◆ Instruction:
Locate the line bearing "What OpenSCAD source" in the material below, then reproduce it and each following line up to and including the line bearing "arm_t = 2.0; // [1.8:0.1:2.2]".

─── Provided data ───

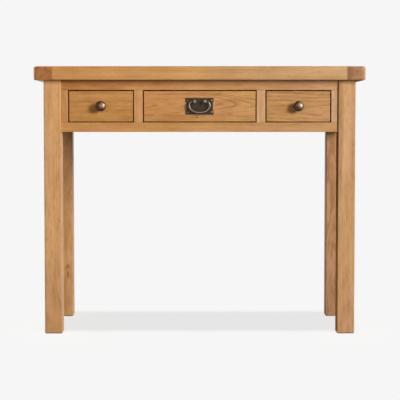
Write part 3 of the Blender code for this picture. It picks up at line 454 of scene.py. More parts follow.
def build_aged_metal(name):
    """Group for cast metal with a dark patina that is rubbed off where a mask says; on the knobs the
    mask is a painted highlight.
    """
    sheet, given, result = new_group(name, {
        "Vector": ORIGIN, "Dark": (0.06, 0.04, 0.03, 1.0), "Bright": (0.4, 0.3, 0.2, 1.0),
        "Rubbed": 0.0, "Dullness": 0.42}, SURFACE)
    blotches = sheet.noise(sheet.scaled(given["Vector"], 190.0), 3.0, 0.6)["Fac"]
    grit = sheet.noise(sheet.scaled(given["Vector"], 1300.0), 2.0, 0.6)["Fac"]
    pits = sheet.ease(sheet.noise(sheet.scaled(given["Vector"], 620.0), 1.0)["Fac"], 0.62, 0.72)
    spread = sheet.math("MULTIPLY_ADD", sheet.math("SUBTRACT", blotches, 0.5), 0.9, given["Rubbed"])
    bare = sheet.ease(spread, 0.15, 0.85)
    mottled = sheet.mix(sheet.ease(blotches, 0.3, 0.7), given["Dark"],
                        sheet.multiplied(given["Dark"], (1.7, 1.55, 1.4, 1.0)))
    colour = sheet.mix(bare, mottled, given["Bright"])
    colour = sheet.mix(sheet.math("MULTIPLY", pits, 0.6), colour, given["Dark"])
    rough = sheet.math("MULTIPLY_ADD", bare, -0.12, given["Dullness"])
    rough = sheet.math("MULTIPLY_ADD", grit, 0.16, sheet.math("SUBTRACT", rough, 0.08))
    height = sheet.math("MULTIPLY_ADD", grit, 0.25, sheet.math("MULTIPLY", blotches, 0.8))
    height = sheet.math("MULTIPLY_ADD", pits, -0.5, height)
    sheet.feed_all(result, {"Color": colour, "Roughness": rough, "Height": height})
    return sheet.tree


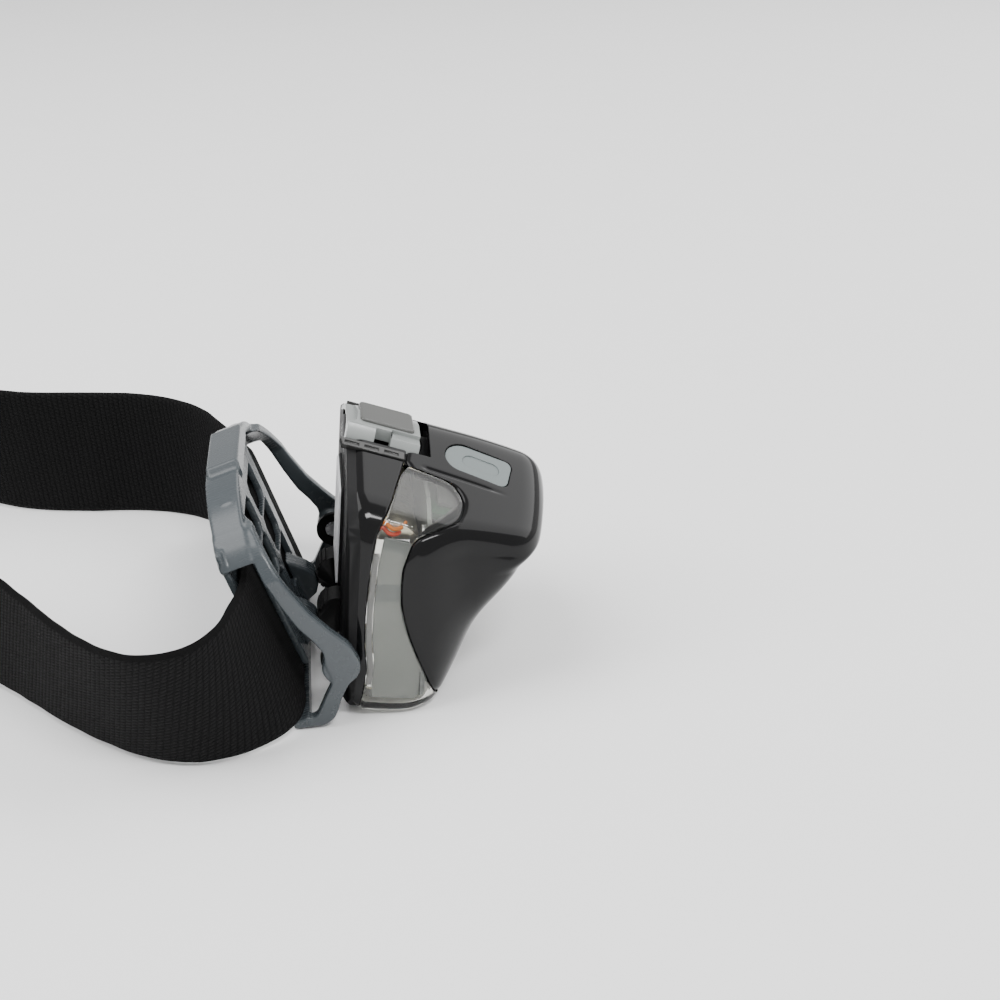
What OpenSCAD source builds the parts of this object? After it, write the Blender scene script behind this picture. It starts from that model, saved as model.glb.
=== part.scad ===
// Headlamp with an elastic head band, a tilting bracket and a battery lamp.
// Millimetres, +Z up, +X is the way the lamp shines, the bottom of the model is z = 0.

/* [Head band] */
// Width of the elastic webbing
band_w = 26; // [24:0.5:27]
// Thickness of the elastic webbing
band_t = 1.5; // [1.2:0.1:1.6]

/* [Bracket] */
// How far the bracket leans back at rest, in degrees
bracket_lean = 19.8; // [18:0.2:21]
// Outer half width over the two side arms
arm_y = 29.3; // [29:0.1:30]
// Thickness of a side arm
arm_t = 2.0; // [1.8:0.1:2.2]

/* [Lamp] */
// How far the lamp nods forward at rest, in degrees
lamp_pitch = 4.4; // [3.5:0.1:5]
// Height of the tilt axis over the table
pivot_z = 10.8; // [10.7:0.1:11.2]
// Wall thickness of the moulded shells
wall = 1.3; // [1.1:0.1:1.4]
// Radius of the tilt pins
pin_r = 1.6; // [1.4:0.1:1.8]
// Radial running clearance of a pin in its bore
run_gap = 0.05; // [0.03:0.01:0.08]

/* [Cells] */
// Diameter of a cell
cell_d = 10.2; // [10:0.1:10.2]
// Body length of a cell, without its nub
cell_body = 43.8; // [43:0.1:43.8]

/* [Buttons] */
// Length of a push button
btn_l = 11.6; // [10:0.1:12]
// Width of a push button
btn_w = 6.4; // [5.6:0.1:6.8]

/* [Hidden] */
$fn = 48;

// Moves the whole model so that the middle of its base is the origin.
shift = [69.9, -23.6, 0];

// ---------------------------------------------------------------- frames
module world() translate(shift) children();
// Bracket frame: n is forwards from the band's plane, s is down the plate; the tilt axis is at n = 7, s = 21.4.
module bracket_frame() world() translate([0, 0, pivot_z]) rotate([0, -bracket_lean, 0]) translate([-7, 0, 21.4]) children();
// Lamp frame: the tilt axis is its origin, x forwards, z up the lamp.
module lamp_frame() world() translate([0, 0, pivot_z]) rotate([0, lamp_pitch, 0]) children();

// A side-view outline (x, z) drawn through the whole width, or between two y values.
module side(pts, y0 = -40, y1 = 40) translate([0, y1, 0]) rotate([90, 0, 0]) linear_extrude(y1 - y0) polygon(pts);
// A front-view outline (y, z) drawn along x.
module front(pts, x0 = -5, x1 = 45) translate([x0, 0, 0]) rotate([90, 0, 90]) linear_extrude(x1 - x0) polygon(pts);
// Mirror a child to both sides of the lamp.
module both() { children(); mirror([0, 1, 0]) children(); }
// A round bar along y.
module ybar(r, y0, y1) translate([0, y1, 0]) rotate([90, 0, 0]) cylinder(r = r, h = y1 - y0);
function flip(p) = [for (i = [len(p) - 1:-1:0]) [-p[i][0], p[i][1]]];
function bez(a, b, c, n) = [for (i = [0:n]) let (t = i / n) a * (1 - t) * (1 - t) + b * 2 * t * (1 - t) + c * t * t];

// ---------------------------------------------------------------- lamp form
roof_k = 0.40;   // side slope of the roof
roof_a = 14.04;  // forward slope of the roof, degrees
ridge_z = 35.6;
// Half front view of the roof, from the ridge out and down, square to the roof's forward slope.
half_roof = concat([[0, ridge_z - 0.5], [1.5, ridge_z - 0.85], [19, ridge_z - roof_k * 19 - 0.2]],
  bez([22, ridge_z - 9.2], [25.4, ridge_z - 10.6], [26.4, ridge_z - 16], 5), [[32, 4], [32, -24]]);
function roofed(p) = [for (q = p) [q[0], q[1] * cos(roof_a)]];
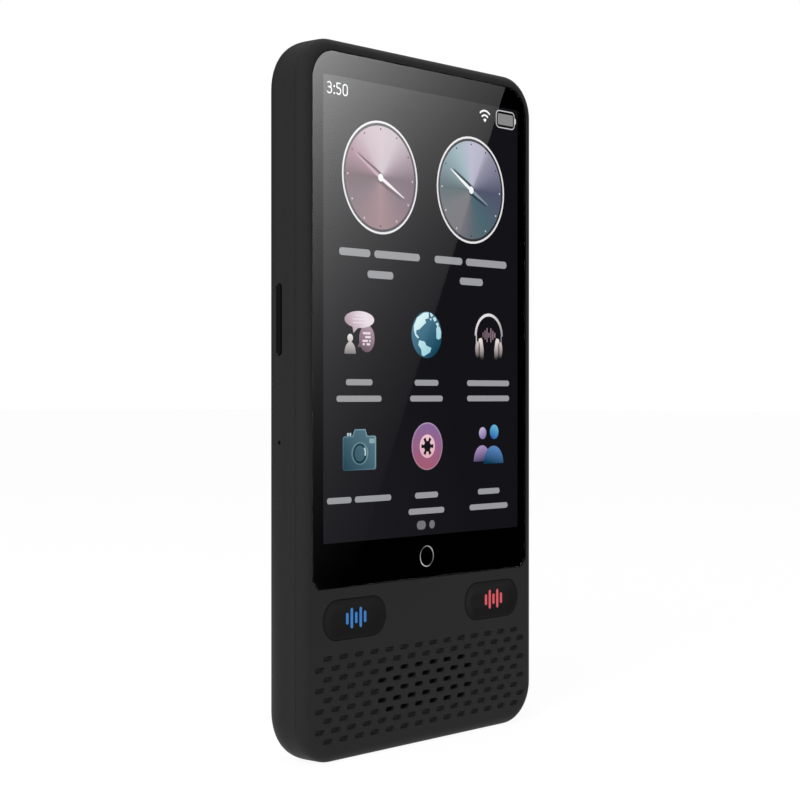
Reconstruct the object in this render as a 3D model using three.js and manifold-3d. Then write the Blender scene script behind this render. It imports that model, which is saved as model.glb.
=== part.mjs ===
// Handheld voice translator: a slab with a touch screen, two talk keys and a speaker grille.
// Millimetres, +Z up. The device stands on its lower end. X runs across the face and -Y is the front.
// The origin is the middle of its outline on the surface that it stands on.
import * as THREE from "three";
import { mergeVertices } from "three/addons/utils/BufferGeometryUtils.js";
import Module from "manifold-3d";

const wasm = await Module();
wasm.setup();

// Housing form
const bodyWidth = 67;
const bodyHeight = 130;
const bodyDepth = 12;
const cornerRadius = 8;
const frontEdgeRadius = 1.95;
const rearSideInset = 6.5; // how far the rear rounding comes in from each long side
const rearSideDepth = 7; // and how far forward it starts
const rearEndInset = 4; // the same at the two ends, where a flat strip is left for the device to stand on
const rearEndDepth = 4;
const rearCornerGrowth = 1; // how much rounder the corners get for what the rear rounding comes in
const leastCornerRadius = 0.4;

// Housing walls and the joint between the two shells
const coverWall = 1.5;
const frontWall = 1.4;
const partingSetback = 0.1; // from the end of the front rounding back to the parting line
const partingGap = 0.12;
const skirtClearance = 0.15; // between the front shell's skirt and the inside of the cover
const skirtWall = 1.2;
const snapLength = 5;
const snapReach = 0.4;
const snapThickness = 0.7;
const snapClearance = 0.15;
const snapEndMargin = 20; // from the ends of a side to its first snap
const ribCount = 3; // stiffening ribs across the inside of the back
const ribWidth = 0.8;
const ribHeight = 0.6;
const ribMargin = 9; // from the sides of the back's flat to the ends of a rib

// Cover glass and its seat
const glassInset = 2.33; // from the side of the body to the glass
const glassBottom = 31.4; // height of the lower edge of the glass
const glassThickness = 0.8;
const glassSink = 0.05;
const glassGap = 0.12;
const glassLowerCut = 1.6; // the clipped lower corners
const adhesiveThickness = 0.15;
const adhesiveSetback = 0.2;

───

◆ The output:
What OpenSCAD source builds the parts of this object? After it, write the Blender scene script behind this picture. It starts from that model, saved as model.glb.
=== part.scad ===
// Headlamp with an elastic head band, a tilting bracket and a battery lamp.
// Millimetres, +Z up, +X is the way the lamp shines, the bottom of the model is z = 0.

/* [Head band] */
// Width of the elastic webbing
band_w = 26; // [24:0.5:27]
// Thickness of the elastic webbing
band_t = 1.5; // [1.2:0.1:1.6]

/* [Bracket] */
// How far the bracket leans back at rest, in degrees
bracket_lean = 19.8; // [18:0.2:21]
// Outer half width over the two side arms
arm_y = 29.3; // [29:0.1:30]
// Thickness of a side arm
arm_t = 2.0; // [1.8:0.1:2.2]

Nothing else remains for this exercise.